In the beginning each was otherwise involved romantically, but they became TV-watching pals on tour. Then, finally, Sheryl reports, "We just melted together." When Alice proposed — in the bathroom — Sheryl shrieked with pleasure and so loudly that Alice's bodyguards burst in. In March 1976 they were married overlooking Acapulco Bay with both fathers performing the ceremony. "It was like a Mel Brooks movie," Alice says. "Our fathers tried to out-parable each other."

Despite the abundance of blessings, the couple have had their problems. First, Alice's $300,000 Beverly Hills estate, previously home to H. R. Haldeman, burned to the ground. "I was in San Diego," recounts Sheryl. "I picked up the phone and Alice said, 'I've got good news, and I've got bad news. The good news is that the skylight we wanted in our bedroom... well, we're going to have it.' " The bad news was that many cherished possessions, including a portrait of Alice by Salvador Dali, were lost.

Then Alice's girlfriend of seven years, model Cynthia Lang, sued him for breach of contract. With Marvin Mitchelson (who made Michelle Triola the Joan of Arc of live-in ladies in the earthshaking Lee Marvin case) as her lawyer, Lang went to court demanding $7.5 million plus $90,000 annually in support payments. The suit is still in pretrial maneuvering stages.

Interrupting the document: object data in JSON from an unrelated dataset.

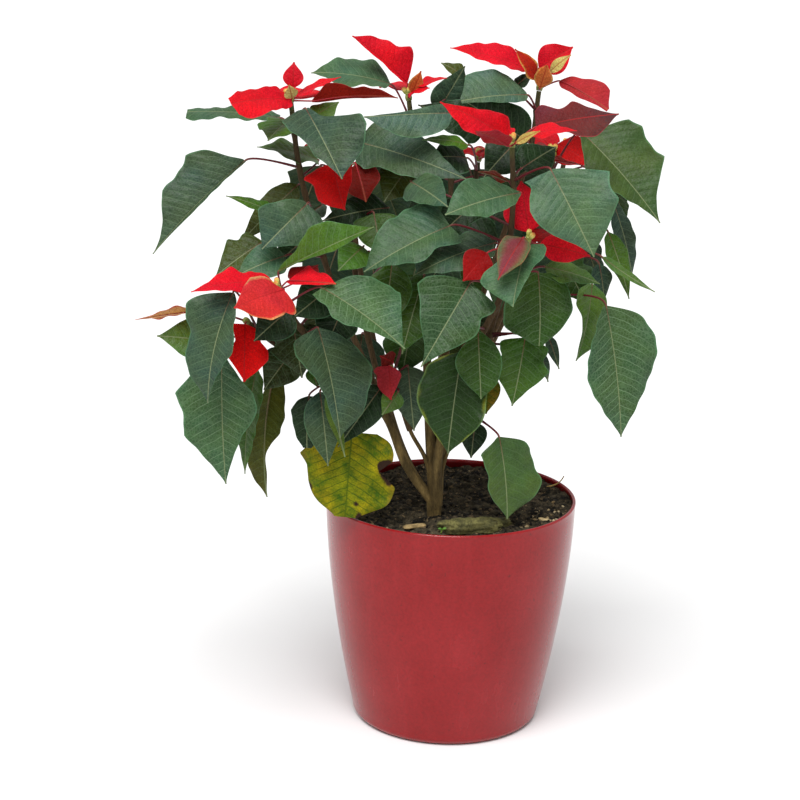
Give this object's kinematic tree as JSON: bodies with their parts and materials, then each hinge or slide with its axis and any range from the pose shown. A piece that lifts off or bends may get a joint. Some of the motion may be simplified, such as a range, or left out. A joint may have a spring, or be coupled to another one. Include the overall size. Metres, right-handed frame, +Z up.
{
  "type": "poinsettia in a pot",
  "caption": "Bushy poinsettia with red bracts and pointed green leaves on woody stems, growing in a tapered glossy red plastic pot of soil.",
  "frame": {"origin": "centre of the pot's flat base", "axes": "+Z up along the pot's axis, the front of the plant towards -Y"},
  "size_m": [0.4901, 0.4091, 0.6821],
  "materials": {
    "pot_plastic": "glossy red moulded plastic",
    "potting_soil": "moist dark potting soil",
    "bark": "mossy bark",
    "pale_wood": "dry pale wood chip",
    "woody_stem": "brown woody stem",
    "leaf_green": "matt dark green leaf",
    "bract_red": "soft red bract",
    "bud_green": "yellow-green flower bud"
  },
  "bodies": {
    "root": {"bark_piece": "bark", "center_right_bracts": "bract_red", "center_right_buds": "bud_green", "center_right_leaves": "leaf_green", "far_left_bracts": "bract_red", "far_left_leaves": "leaf_green", "left_front_bracts": "bract_red", "left_front_buds": "bud_green", "left_front_leaves": "leaf_green", "left_inner_bracts": "bract_red", "left_inner_leaves": "leaf_green", "low_center_bracts": "bract_red", "low_center_leaves": "leaf_green", "low_right_leaves": "leaf_green", "middle_back_bracts": "bract_red", "middle_back_buds": "bud_green", "middle_back_leaves": "leaf_green", "pot": "pot_plastic", "rear_left_bracts": "bract_red", "rear_left_buds": "bud_green", "rear_left_leaves": "leaf_green", "rear_middle_bracts": "bract_red", "rear_middle_buds": "bud_green", "rear_middle_leaves": "leaf_green", "rear_right_bracts": "bract_red", "rear_right_buds": "bud_green", "rear_right_leaves": "leaf_green", "right_back_bracts": "bract_red", "right_back_buds": "bud_green", "right_back_leaves": "leaf_green", "right_front_bracts": "bract_red", "right_front_buds": "bud_green", "right_front_leaves": "leaf_green", "soil": "potting_soil", "top_center_bracts": "bract_red", "top_center_buds": "bud_green", "top_center_leaves": "leaf_green", "top_right_bracts": "bract_red", "top_right_buds": "bud_green", "top_right_leaves": "leaf_green", "trunk": "woody_stem", "upper_left_bracts": "bract_red", "upper_left_buds": "bud_green", "upper_left_leaves": "leaf_green", "wood_chip_left": "pale_wood", "wood_chip_right": "pale_wood"}
  },
  "joints": []
}
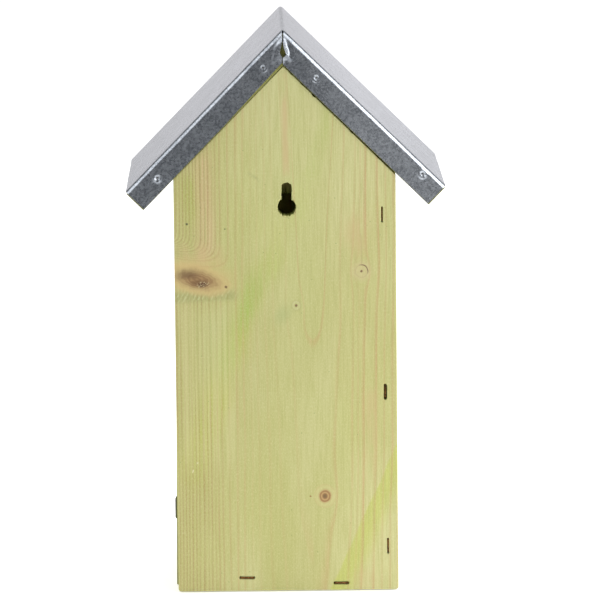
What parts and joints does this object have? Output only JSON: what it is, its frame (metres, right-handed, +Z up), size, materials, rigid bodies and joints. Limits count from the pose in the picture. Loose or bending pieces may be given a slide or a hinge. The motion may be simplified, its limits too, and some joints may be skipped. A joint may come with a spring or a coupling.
{
  "type": "nest box",
  "caption": "Wooden wall-hung nest box with a round entrance, a side cleaning door on two pins, a keyhole back and a folded sheet-steel gable roof.",
  "frame": {"origin": "on the surface that the box stands on, under the middle of the roof's box", "axes": "+Z up, +Y out of the back panel (the side that goes against a wall or tree), -Y out of the front with the entrance, +X on the side of the cleaning door"},
  "size_m": [0.172, 0.157, 0.3054],
  "materials": {
    "panel_pine": "planed, pressure treated, matt",
    "roof_pine": "sawn, pressure treated, matt",
    "roof_steel": "galvanised, satin with a fine spangle",
    "staple_wire": "lacquered wire",
    "bright_wire": "zinc plated wire"
  },
  "bodies": {
    "box": {"back_panel": "panel_pine", "front_panel": "panel_pine", "fixed_side": "panel_pine", "floor_board": "panel_pine", "roof_board_door_side": "roof_pine", "roof_board_fixed_side": "roof_pine", "roof_sheet": "roof_steel", "pivot_pin_back": "bright_wire", "pivot_pin_front": "bright_wire", "staple_back_side_top": "staple_wire", "staple_back_side_middle": "staple_wire", "staple_back_side_bottom": "staple_wire", "staple_back_floor_door_side": "staple_wire", "staple_back_floor_fixed_side": "staple_wire", "staple_front_side_top": "staple_wire", "staple_front_side_middle": "staple_wire", "staple_front_side_bottom": "staple_wire", "staple_front_floor_door_side": "staple_wire", "staple_front_floor_fixed_side": "staple_wire", "staple_roof_door_side_back_upper": "staple_wire", "staple_roof_door_side_back_lower": "staple_wire", "staple_roof_door_side_front_upper": "staple_wire", "staple_roof_door_side_front_lower": "staple_wire", "staple_roof_fixed_side_back_upper": "staple_wire", "staple_roof_fixed_side_back_lower": "staple_wire", "staple_roof_fixed_side_front_upper": "staple_wire", "staple_roof_fixed_side_front_lower": "staple_wire", "staple_ridge_back": "staple_wire", "staple_ridge_front": "staple_wire", "brad_back_door_side_ridge": "bright_wire", "brad_back_door_side_eave": "bright_wire", "brad_back_fixed_side_ridge": "bright_wire", "brad_back_fixed_side_eave": "bright_wire", "brad_front_door_side_ridge": "bright_wire", "brad_front_door_side_eave": "bright_wire", "brad_front_fixed_side_ridge": "bright_wire", "brad_front_fixed_side_eave": "bright_wire"},
    "door": {"side_door": "panel_pine"},
    "latch": {"latch_hook": "bright_wire"}
  },
  "joints": [
    {"name": "door_swing", "type": "hinge", "parent": "box", "child": "door", "pos_m": [0.0532, 0.015, 0.20152], "axis": [0, -1, 0], "range_deg": [-0.5, 90]},
    {"name": "latch_turn", "type": "hinge", "parent": "box", "child": "latch", "pos_m": [0.06, -0.041, 0.032], "axis": [1, 0, 0], "range_deg": [0, 90]}
  ]
}
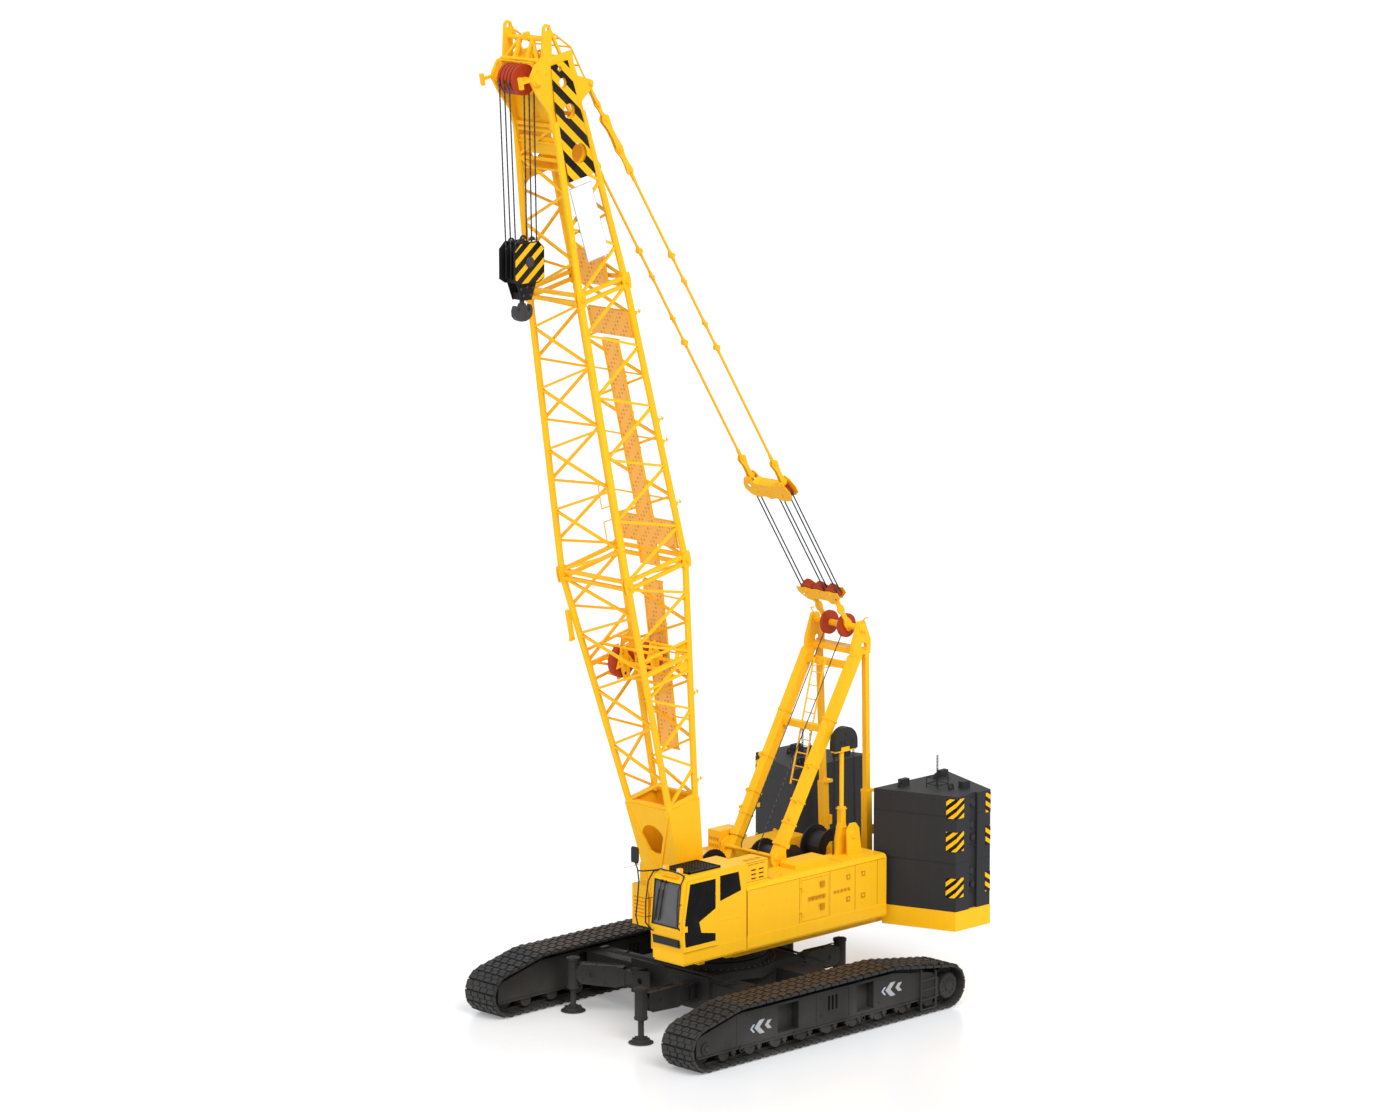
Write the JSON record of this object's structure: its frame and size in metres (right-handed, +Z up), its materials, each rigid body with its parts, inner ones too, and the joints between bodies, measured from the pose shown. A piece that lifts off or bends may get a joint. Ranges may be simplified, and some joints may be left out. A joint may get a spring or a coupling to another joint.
{
  "type": "crawler crane",
  "caption": "Crawler crane with a lattice boom held steep by pendants and a raised gantry, split rear ballast, side cab, four folding jacks and a double hook.",
  "frame": {"origin": "on the slewing axis at ground level", "axes": "+X to the crane's front, +Y to the operator's left, +Z up"},
  "size_m": [11.7822, 6.8, 21.0795],
  "materials": {
    "ballast_grey": "satin",
    "cab_glass": "clear",
    "cab_yellow": "gloss",
    "crane_yellow": "gloss",
    "frame_black": "satin",
    "hook_grey": "satin",
    "rod_steel": "polished",
    "rope_steel": "matte",
    "sheave_red": "satin",
    "track_steel": "matte",
    "winch_black": "satin"
  },
  "bodies": {
    "undercarriage": {"carbody": "frame_black", "track_frame_left": "frame_black", "track_frame_right": "frame_black", "track_left": "track_steel", "track_right": "track_steel"},
    "superstructure": {"ballast_slab_1": "ballast_grey", "ballast_slab_2": "ballast_grey", "ballast_slab_3": "ballast_grey", "ballast_tray": "crane_yellow", "cab_glass": "cab_glass", "cab_shell": "cab_yellow", "engine": "winch_black", "gantry_head": "crane_yellow", "gantry_legs": "crane_yellow", "gantry_links": "crane_yellow", "house_left": "crane_yellow", "house_right": "crane_yellow", "turntable_deck": "crane_yellow"},
    "cab_door": {"cab_door": "cab_yellow", "cab_door_glass": "cab_glass"},
    "door_left": {"house_door_left": "crane_yellow"},
    "door_right": {"house_door_right": "crane_yellow"},
    "drum_front": {"winch_front": "winch_black"},
    "drum_rear": {"winch_rear": "winch_black"},
    "drum_luff": {"winch_luff": "winch_black"},
    "boom": {"boom_base": "crane_yellow", "boom_insert": "crane_yellow", "boom_top": "crane_yellow", "head_sheaves": "sheave_red", "guide_sheaves": "sheave_red"},
    "tackle_lower": {"lower_spreader": "crane_yellow", "luffing_ropes": "rope_steel"},
    "tackle_upper": {"upper_spreader": "crane_yellow", "pendants": "crane_yellow"},
    "falls": {"hoist_falls": "rope_steel"},
    "block": {"hook_block": "frame_black"},
    "swivel": {"hook": "hook_grey"},
    "jack_arm_fl": {"jack_arm_fl": "frame_black"},
    "jack_pad_fl": {"jack_pad_fl": "rod_steel"},
    "jack_arm_fr": {"jack_arm_fr": "frame_black"},
    "jack_pad_fr": {"jack_pad_fr": "rod_steel"},
    "jack_arm_rl": {"jack_arm_rl": "frame_black"},
    "jack_pad_rl": {"jack_pad_rl": "rod_steel"},
    "jack_arm_rr": {"jack_arm_rr": "frame_black"},
    "jack_pad_rr": {"jack_pad_rr": "rod_steel"}
  },
  "joints": [
    {"name": "slew", "type": "hinge", "parent": "undercarriage", "child": "superstructure", "pos_m": [0, 0, 1.3], "axis": [0, 0, 1], "continuous": true},
    {"name": "boom_luff", "type": "hinge", "parent": "superstructure", "child": "boom", "pos_m": [0.96, 0, 2], "axis": [0, 1, 0], "range_deg": [-3, 47.9]},
    {"name": "tackle_swing", "type": "hinge", "parent": "superstructure", "child": "tackle_lower", "pos_m": [-3.62, 0, 7.75], "axis": [0, 1, 0], "range_deg": [-3.11, 46.65]},
    {"name": "tackle_pay_out", "type": "slide", "parent": "tackle_lower", "child": "tackle_upper", "axis": [0.5367, 0, 0.8437], "range_m": [-0.3828, 5.9625], "deforming": ["luffing_ropes"]},
    {"name": "falls_plumb", "type": "hinge", "parent": "boom", "child": "falls", "pos_m": [5.51401, 0, 19.97473], "axis": [0, 1, 0], "range_deg": [-48.1, 3.2]},
    {"name": "hoist", "type": "slide", "parent": "falls", "child": "block", "axis": [0, 0, -1], "range_m": [-0.6, 6], "deforming": ["hoist_falls"]},
    {"name": "hook_swivel", "type": "hinge", "parent": "block", "child": "swivel", "pos_m": [5.40401, 0, 15.58], "axis": [0, 0, 1], "continuous": true},
    {"name": "cab_door_slide", "type": "slide", "parent": "superstructure", "child": "cab_door", "axis": [-1, 0, 0], "range_m": [0, 0.78]},
    {"name": "house_door_left_hinge", "type": "hinge", "parent": "superstructure", "child": "door_left", "pos_m": [-0.93, 1.62, 2.4], "axis": [0, 0, -1], "range_deg": [0, 110]},
    {"name": "house_door_right_hinge", "type": "hinge", "parent": "superstructure", "child": "door_right", "pos_m": [-0.93, -1.62, 2.4], "axis": [0, 0, 1], "range_deg": [0, 110]},
    {"name": "winch_front_turn", "type": "hinge", "parent": "superstructure", "child": "drum_front", "pos_m": [-0.3, 0, 2.9], "axis": [0, 1, 0], "continuous": true},
    {"name": "winch_rear_turn", "type": "hinge", "parent": "superstructure", "child": "drum_rear", "pos_m": [-1.79, 0, 2.89], "axis": [0, 1, 0], "continuous": true},
    {"name": "winch_luff_turn", "type": "hinge", "parent": "superstructure", "child": "drum_luff", "pos_m": [-3.2, 0, 2.98], "axis": [0, 1, 0], "continuous": true},
    {"name": "jack_swing_fl", "type": "hinge", "parent": "undercarriage", "child": "jack_arm_fl", "pos_m": [1.5, 0.78, 0.83], "axis": [0, 0, 1], "range_deg": [0, 70]},
    {"name": "jack_lift_fl", "type": "slide", "parent": "jack_arm_fl", "child": "jack_pad_fl", "axis": [0, 0, 1], "range_m": [-0.025, 0.36]},
    {"name": "jack_swing_fr", "type": "hinge", "parent": "undercarriage", "child": "jack_arm_fr", "pos_m": [1.5, -0.78, 0.83], "axis": [0, 0, -1], "range_deg": [-60, 10]},
    {"name": "jack_lift_fr", "type": "slide", "parent": "jack_arm_fr", "child": "jack_pad_fr", "axis": [0, 0, 1], "range_m": [-0.025, 0.36]},
    {"name": "jack_swing_rl", "type": "hinge", "parent": "undercarriage", "child": "jack_arm_rl", "pos_m": [-1.5, 0.78, 0.83], "axis": [0, 0, -1], "range_deg": [0, 70]},
    {"name": "jack_lift_rl", "type": "slide", "parent": "jack_arm_rl", "child": "jack_pad_rl", "axis": [0, 0, 1], "range_m": [-0.025, 0.36]},
    {"name": "jack_swing_rr", "type": "hinge", "parent": "undercarriage", "child": "jack_arm_rr", "pos_m": [-1.5, -0.78, 0.83], "axis": [0, 0, 1], "range_deg": [0, 70]},
    {"name": "jack_lift_rr", "type": "slide", "parent": "jack_arm_rr", "child": "jack_pad_rr", "axis": [0, 0, 1], "range_m": [-0.025, 0.36]}
  ],
  "couplings": [
    {"joint": "tackle_swing", "follows": "boom_luff", "ratio": 0.96962},
    {"joint": "tackle_pay_out", "follows": "boom_luff", "m_per_rad": 7.1201},
    {"joint": "falls_plumb", "follows": "boom_luff", "ratio": -1}
  ]
}
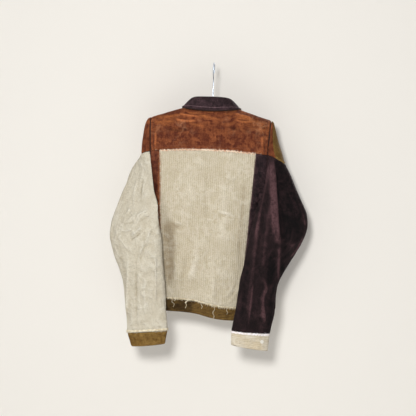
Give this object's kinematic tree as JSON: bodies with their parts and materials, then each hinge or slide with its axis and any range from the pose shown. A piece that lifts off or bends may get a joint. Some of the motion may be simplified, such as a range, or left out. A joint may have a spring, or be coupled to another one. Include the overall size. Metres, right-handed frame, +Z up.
{
  "type": "corduroy jacket on a clothes hanger",
  "caption": "Patched corduroy jacket with a shirt collar, set-in sleeves, cuffs and a waistband, hanging on a wooden hanger with a steel wire hook.",
  "frame": {"origin": "inside top of the hook's bow, where a rail carries the hanger", "axes": "+Z up, -Y out of the jacket's back, +Y out of its buttoned front, +X towards the wearer's right side"},
  "size_m": [0.5899, 0.173, 0.8524],
  "materials": {
    "rust": "brushed corduroy",
    "dark_rust": "brushed corduroy",
    "cream": "brushed corduroy",
    "plum": "velvety corduroy",
    "collar_plum": "velvety corduroy",
    "olive": "brushed corduroy",
    "ecru": "brushed corduroy",
    "steel": "polished wire",
    "beech": "satin lacquer",
    "horn": "satin",
    "shell": "pearly"
  },
  "bodies": {
    "root": {"back_yoke": "rust", "back_panel": "cream", "back_side_left": "dark_rust", "back_side_right": "plum", "front_left": "dark_rust", "front_right": "plum", "waistband": "olive", "collar_stand": "collar_plum", "collar_fall": "collar_plum", "sleeve_cap_left": "rust", "sleeve_left": "cream", "cuff_left": "olive", "sleeve_cap_right_patch": "olive", "sleeve_cap_right": "rust", "sleeve_right": "plum", "cuff_right": "ecru", "front_button_1": "horn", "front_button_2": "horn", "front_button_3": "horn", "front_button_4": "horn", "front_button_5": "horn", "waistband_button": "horn", "cuff_button_right": "shell", "hanger_body": "beech", "hanger_hook": "steel"}
  },
  "joints": []
}
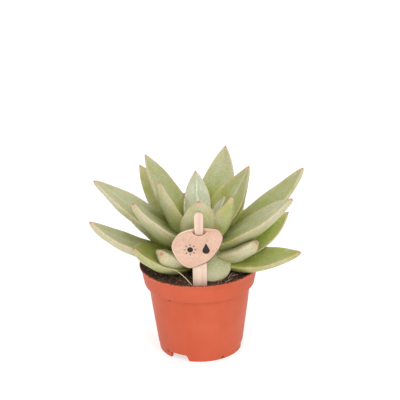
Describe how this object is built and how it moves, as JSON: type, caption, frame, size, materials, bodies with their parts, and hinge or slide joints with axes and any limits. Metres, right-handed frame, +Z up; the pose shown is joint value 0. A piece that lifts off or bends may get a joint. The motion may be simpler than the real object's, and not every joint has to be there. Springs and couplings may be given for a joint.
{
  "type": "potted miranda echeveria",
  "caption": "Rosette succulent with thick, pointed, grey-green leaves, growing in potting soil in a small tapered plastic nursery pot, with a wooden stick that holds a plain card tag.",
  "frame": {"origin": "centre of the pot's underside, on the pot's axis, at the level of the surface it stands on", "axes": "+Z up along the pot's axis, -Y towards the side that carries the label, +X to the right as seen from that side"},
  "size_m": [0.1504, 0.108, 0.1381],
  "materials": {
    "pot_plastic": "satin",
    "soil": "matte",
    "stem": "matte",
    "leaf": "satin",
    "stick_wood": "matte",
    "tag_card": "matte"
  },
  "bodies": {
    "root": {"pot": "pot_plastic", "potting_soil": "soil", "rosette_stem": "stem", "label_stick": "stick_wood", "label_tag": "tag_card", "leaf_01": "leaf", "leaf_02": "leaf", "leaf_03": "leaf", "leaf_04": "leaf", "leaf_05": "leaf", "leaf_06": "leaf", "leaf_07": "leaf", "leaf_08": "leaf", "leaf_09": "leaf", "leaf_10": "leaf", "leaf_11": "leaf", "leaf_12": "leaf", "leaf_13": "leaf", "leaf_14": "leaf", "leaf_15": "leaf", "leaf_16": "leaf", "leaf_17": "leaf", "leaf_18": "leaf", "leaf_19": "leaf", "leaf_20": "leaf", "leaf_21": "leaf", "leaf_22": "leaf", "leaf_23": "leaf", "leaf_24": "leaf", "leaf_25": "leaf", "leaf_26": "leaf", "leaf_27": "leaf", "leaf_28": "leaf", "leaf_29": "leaf", "leaf_30": "leaf", "leaf_31": "leaf", "leaf_32": "leaf", "leaf_33": "leaf"}
  },
  "joints": []
}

In the meantime Alice is building back his income. He played Father Sun in Sgt. Pepper's Lonely Hearts Club Band and is preparing an album titled From the Inside with Bernie Taupin, Elton John's longtime lyricist. It will be based on Alice's harrowing drying-out experiences. "I think rock'n'roll should be like a national treasure, and the government should create a sanitarium for rock'n'rollers," he says seriously. "Everyone I know needs one after a tour." But Alice has returned to touring — "to prove to everyone that alcohol didn't burn me out" — and this month packs off for Australia.

Sheryl serves as a coach when she doesn't actually perform. "If I do something onstage that doesn't make it, she'll say it doesn't," says Alice. "I'm the same with her." Sheryl may miss Australia because she's mulling a role in the sequel to Grease, having just made her movie debut in an upcoming George C. Scott film.

For now the Coopers are in their re­built home, where a huge stuffed buffalo head dominates the stone-and­wood-beamed living room, and a signed copy of the memoirs of Richard Nixon (whom Alice supported) stands on their otherwise bare mantelpiece. Sheryl shares the cooking chores with their houseman, Gustavo. Says Alice cautiously: "Sometimes I just get these great-looking things on a plate."

Cooper's ghoulish act aside, he is a softy and traditionalist at heart.

"Our marriage is the most secure thing in our lives," he says. "If everything else fails, we've still got each other." As for fidelity, Alice maintains that "If either of us found the other with some­body else, we'd kill both parties." Now the Coopers are contemplating names for the kids they hope to have. Their current choice for a girl is Constance. You know the rest. "Maybe," adds Alice, "we could even call it Constance if it was a boy."